Source excerpt:
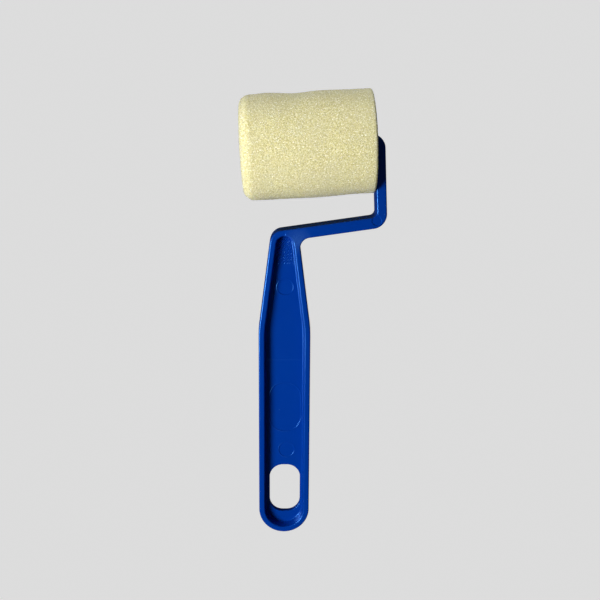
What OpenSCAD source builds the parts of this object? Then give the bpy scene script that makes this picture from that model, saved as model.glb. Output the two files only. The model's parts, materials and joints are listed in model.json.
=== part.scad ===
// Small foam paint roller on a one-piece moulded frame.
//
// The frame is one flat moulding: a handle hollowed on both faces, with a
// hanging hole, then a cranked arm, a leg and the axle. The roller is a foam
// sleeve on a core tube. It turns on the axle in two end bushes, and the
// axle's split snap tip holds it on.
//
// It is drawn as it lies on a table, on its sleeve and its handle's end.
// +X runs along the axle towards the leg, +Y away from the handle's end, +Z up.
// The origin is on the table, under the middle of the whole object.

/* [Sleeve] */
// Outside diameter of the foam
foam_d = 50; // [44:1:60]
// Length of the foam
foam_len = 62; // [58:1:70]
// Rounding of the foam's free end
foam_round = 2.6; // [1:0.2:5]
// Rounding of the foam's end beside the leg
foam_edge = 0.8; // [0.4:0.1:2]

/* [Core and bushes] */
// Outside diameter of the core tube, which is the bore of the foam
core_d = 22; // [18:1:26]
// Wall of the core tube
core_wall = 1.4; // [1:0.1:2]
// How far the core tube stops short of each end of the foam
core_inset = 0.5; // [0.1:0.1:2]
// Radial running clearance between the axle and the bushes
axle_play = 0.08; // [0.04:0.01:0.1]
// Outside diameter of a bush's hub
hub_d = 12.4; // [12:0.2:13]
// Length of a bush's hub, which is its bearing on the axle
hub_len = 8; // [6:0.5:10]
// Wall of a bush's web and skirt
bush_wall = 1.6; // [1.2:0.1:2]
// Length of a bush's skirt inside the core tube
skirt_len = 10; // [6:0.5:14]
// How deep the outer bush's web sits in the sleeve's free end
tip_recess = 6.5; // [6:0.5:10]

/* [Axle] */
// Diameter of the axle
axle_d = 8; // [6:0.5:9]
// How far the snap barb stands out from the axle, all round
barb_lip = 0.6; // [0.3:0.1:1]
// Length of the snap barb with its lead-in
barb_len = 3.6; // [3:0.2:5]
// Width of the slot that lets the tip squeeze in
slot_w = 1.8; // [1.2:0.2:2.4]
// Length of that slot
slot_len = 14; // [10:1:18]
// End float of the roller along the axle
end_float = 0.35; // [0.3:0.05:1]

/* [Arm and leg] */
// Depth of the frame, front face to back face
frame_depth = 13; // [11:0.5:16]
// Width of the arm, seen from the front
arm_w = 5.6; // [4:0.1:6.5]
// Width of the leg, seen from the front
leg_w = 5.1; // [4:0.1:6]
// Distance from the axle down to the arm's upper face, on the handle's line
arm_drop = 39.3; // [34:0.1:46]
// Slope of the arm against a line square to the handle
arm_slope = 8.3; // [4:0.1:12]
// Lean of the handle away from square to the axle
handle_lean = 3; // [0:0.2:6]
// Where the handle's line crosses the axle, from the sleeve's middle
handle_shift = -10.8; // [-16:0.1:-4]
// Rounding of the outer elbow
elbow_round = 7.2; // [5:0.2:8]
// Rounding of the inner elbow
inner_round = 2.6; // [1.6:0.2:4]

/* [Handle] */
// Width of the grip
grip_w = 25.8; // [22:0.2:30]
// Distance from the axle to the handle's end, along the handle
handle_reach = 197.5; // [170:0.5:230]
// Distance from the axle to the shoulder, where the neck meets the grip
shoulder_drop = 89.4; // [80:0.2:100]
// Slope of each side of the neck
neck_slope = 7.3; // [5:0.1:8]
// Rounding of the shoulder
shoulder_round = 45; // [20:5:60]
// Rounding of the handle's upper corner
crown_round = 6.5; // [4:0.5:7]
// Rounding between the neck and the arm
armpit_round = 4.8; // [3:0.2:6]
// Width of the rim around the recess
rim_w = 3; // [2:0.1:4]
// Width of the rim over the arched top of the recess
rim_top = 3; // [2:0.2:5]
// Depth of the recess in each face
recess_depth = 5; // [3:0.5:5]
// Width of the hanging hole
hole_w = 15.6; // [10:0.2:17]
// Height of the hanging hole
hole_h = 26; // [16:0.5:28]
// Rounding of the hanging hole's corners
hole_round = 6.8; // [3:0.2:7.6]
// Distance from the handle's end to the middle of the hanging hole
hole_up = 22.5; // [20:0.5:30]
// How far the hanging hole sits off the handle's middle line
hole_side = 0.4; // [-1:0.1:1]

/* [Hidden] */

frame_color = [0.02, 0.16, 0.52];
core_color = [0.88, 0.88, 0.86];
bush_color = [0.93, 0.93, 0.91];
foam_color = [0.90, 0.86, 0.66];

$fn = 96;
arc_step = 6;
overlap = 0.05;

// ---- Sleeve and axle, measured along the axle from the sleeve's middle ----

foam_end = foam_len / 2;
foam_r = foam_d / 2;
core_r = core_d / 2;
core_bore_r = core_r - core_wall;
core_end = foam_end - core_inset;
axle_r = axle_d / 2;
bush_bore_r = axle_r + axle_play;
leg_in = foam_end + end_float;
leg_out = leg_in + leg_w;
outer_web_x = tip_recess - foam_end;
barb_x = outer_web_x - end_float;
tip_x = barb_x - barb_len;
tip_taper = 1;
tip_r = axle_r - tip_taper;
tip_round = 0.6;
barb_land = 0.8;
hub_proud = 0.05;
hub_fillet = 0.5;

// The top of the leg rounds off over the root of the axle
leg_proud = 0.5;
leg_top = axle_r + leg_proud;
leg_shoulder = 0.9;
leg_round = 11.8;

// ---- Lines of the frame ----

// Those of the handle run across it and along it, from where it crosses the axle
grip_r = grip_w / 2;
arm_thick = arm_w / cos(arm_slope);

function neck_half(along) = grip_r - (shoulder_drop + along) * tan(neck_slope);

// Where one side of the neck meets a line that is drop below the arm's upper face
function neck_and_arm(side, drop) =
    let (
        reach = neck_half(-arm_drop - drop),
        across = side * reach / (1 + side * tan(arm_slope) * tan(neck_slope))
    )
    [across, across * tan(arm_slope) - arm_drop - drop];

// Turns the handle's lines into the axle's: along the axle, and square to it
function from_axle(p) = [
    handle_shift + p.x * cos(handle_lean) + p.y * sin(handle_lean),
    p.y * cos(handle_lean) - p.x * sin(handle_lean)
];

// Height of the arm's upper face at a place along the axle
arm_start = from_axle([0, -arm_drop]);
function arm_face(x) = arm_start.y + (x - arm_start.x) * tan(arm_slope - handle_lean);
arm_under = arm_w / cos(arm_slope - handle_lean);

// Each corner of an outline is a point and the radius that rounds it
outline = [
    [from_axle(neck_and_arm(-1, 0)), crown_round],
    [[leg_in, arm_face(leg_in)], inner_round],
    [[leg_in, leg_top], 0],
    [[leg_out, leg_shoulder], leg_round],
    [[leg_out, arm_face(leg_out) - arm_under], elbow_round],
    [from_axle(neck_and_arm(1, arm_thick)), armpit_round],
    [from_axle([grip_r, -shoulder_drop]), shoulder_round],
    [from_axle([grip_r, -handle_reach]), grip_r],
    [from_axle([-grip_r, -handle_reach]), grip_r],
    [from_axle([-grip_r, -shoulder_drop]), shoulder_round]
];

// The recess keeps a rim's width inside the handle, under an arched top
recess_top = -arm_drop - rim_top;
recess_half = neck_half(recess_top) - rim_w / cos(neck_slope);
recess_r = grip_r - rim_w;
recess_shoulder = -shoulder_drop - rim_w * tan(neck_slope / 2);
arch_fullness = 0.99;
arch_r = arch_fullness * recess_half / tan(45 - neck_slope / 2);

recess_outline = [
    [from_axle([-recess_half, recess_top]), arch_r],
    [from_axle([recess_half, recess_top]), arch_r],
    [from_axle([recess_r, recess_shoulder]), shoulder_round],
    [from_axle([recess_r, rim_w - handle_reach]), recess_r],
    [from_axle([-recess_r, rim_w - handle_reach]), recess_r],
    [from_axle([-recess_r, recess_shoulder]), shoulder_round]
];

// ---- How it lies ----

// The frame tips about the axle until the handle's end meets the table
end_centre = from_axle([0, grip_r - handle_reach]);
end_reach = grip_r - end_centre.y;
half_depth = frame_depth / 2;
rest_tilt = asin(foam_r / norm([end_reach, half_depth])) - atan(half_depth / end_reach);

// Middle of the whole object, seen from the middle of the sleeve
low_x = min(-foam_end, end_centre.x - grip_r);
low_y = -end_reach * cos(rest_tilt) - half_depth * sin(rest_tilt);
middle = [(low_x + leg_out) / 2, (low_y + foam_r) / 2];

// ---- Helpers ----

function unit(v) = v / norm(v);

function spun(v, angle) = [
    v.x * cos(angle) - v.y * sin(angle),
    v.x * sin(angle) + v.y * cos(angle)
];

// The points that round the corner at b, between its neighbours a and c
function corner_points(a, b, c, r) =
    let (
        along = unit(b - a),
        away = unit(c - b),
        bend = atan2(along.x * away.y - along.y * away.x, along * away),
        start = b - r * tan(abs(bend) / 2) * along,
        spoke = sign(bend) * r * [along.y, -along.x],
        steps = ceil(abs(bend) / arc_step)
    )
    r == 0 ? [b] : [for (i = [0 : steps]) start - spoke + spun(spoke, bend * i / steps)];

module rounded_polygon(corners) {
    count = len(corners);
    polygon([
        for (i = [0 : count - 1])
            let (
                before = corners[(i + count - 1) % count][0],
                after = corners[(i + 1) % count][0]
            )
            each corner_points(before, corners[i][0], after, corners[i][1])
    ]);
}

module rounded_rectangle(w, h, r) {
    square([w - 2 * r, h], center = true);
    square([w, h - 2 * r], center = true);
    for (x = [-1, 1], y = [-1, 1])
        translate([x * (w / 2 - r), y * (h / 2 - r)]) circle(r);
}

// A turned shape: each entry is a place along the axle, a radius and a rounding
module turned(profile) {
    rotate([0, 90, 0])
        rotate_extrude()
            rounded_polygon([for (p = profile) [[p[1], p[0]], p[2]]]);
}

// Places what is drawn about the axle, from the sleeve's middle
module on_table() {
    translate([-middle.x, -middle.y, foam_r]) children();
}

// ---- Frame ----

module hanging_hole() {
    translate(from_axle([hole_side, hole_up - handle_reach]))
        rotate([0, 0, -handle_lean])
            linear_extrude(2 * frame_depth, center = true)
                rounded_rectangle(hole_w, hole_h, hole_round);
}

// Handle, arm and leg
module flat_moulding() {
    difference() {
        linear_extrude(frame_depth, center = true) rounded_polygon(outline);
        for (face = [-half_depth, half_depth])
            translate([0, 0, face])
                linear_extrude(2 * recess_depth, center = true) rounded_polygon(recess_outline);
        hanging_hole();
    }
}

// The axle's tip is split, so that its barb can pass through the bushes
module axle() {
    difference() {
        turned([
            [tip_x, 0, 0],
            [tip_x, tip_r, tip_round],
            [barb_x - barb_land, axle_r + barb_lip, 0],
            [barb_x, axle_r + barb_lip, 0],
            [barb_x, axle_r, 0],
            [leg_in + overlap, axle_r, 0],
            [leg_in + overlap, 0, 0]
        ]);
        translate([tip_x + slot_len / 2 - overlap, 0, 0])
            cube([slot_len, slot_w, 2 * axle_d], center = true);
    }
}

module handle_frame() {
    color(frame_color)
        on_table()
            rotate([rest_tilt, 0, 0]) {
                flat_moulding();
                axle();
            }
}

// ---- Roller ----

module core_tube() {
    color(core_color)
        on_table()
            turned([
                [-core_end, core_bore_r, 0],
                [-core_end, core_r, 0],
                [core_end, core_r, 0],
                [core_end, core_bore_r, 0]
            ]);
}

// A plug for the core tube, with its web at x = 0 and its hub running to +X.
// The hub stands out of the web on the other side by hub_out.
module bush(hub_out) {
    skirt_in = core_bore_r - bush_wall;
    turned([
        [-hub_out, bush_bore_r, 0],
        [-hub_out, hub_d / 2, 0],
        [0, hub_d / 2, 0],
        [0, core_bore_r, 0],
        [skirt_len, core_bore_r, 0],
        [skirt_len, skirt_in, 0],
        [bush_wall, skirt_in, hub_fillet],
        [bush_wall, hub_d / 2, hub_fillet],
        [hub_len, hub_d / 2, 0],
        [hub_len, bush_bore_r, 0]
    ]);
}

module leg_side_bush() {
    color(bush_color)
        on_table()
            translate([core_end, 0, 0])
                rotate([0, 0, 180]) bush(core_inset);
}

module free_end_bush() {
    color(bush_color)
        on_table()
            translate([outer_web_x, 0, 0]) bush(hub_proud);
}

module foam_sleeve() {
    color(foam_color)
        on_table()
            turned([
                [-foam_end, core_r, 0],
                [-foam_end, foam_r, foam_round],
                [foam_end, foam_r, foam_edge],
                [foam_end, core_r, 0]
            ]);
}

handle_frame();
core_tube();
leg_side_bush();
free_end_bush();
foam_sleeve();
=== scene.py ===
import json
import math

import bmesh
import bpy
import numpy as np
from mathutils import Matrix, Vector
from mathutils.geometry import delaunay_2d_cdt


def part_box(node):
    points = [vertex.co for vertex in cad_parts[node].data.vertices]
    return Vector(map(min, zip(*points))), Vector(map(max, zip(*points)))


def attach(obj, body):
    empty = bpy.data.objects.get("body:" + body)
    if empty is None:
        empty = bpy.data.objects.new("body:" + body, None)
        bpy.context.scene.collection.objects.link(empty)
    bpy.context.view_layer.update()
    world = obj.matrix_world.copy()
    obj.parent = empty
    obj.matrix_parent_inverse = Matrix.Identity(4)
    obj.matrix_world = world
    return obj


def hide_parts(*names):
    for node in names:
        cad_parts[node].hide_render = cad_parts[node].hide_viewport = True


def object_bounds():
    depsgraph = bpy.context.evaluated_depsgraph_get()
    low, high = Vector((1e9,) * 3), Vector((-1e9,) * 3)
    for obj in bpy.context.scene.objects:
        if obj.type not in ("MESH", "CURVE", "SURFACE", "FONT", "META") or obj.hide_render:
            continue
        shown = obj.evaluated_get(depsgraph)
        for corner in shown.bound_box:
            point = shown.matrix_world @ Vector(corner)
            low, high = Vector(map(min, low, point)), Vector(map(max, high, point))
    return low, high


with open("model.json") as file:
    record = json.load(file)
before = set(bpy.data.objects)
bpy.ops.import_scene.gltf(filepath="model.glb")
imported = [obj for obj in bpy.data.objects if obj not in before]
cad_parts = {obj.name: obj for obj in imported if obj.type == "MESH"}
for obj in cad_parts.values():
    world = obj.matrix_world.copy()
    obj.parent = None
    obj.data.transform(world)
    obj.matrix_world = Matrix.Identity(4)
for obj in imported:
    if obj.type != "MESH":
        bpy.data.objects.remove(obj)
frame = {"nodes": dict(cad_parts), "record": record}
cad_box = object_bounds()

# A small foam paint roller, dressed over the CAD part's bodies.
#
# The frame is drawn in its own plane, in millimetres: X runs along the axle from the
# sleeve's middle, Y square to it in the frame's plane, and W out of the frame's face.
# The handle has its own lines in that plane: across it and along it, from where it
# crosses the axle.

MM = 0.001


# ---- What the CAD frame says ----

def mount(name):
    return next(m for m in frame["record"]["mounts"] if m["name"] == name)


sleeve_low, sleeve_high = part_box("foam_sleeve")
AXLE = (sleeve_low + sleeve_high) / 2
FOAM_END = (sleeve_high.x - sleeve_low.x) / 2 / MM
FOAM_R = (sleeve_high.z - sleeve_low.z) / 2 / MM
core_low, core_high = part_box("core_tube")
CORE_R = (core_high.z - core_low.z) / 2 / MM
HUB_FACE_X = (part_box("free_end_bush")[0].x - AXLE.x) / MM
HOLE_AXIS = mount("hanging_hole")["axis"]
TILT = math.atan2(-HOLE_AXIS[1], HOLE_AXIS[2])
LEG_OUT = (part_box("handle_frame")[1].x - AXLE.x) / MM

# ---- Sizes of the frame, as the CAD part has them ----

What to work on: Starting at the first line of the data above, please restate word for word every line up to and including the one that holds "foam_edge = 0.8; // [0.4:0.1:2]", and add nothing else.

Solution:
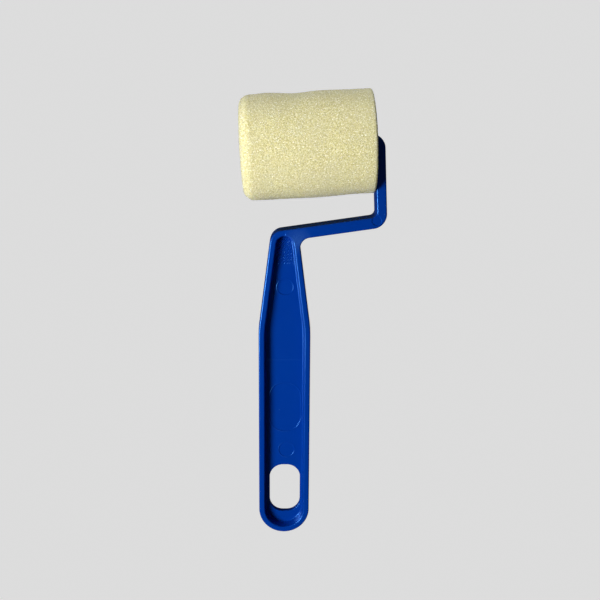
What OpenSCAD source builds the parts of this object? Then give the bpy scene script that makes this picture from that model, saved as model.glb. Output the two files only. The model's parts, materials and joints are listed in model.json.
=== part.scad ===
// Small foam paint roller on a one-piece moulded frame.
//
// The frame is one flat moulding: a handle hollowed on both faces, with a
// hanging hole, then a cranked arm, a leg and the axle. The roller is a foam
// sleeve on a core tube. It turns on the axle in two end bushes, and the
// axle's split snap tip holds it on.
//
// It is drawn as it lies on a table, on its sleeve and its handle's end.
// +X runs along the axle towards the leg, +Y away from the handle's end, +Z up.
// The origin is on the table, under the middle of the whole object.

/* [Sleeve] */
// Outside diameter of the foam
foam_d = 50; // [44:1:60]
// Length of the foam
foam_len = 62; // [58:1:70]
// Rounding of the foam's free end
foam_round = 2.6; // [1:0.2:5]
// Rounding of the foam's end beside the leg
foam_edge = 0.8; // [0.4:0.1:2]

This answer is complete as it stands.